# DATA
--- Start ---

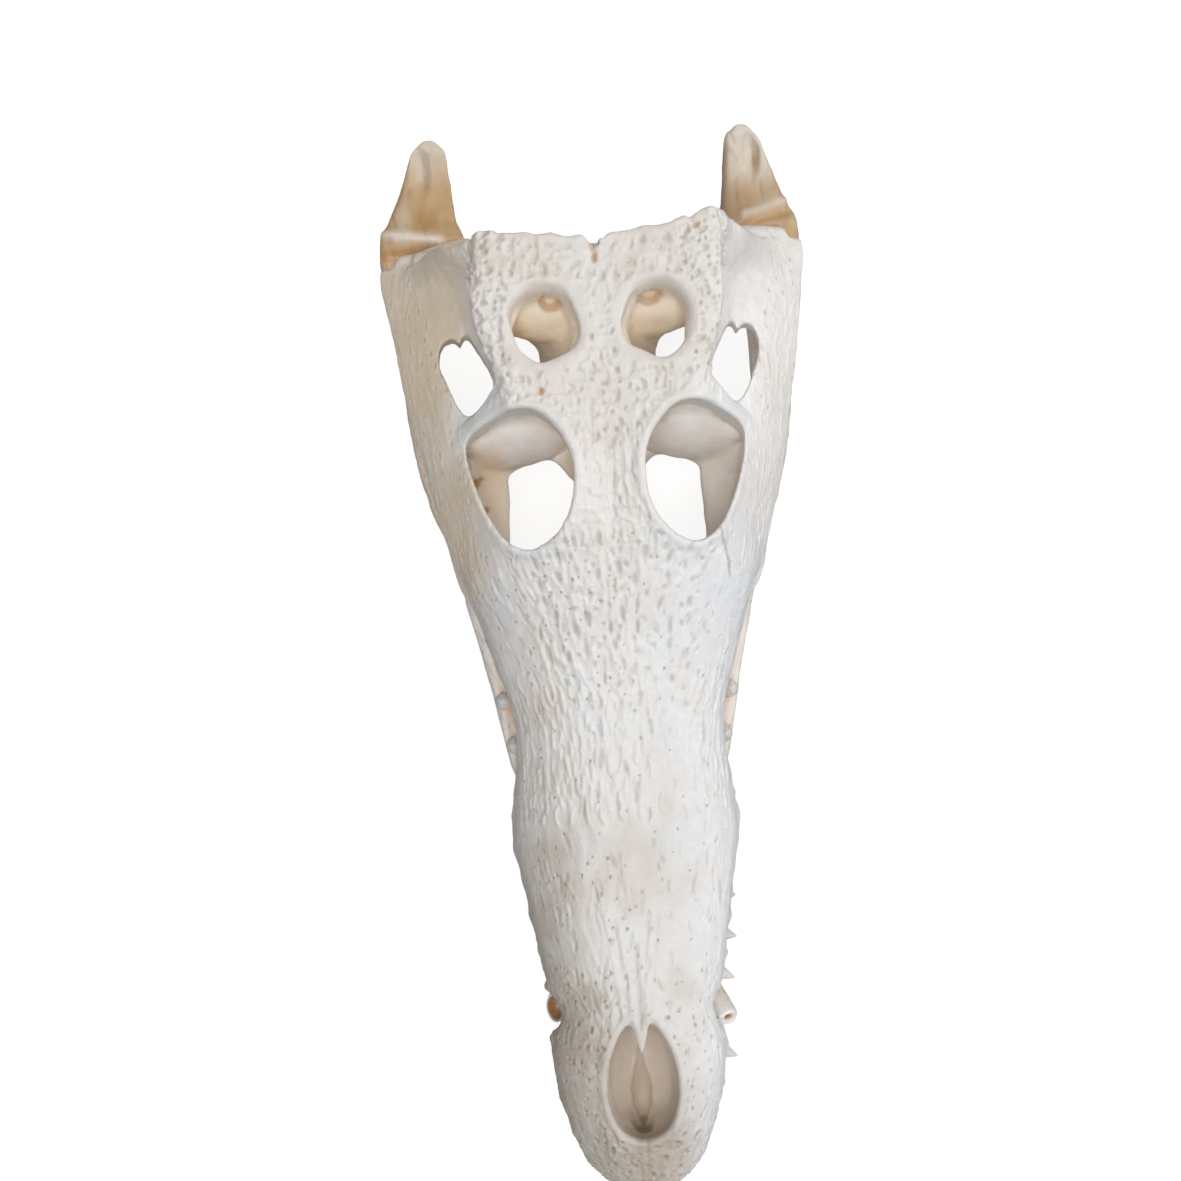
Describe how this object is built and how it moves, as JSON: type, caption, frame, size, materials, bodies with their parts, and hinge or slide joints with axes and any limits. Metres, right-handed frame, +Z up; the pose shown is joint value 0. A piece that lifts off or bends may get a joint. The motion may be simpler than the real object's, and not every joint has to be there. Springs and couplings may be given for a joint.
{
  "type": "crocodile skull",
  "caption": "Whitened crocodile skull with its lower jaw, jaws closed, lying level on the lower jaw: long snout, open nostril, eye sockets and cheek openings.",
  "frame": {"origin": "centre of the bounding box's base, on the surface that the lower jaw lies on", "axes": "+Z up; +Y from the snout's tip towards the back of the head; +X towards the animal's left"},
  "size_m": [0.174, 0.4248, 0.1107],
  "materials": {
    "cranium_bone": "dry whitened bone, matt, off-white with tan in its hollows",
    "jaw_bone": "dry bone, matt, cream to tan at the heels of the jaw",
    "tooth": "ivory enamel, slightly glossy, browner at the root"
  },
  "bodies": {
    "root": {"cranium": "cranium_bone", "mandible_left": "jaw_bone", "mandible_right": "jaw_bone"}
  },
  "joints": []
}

--- End ---

# WHAT IS ASKED
Compute how many lines include the string "materials", then give that number by itself.

# TASK SOLUTION
2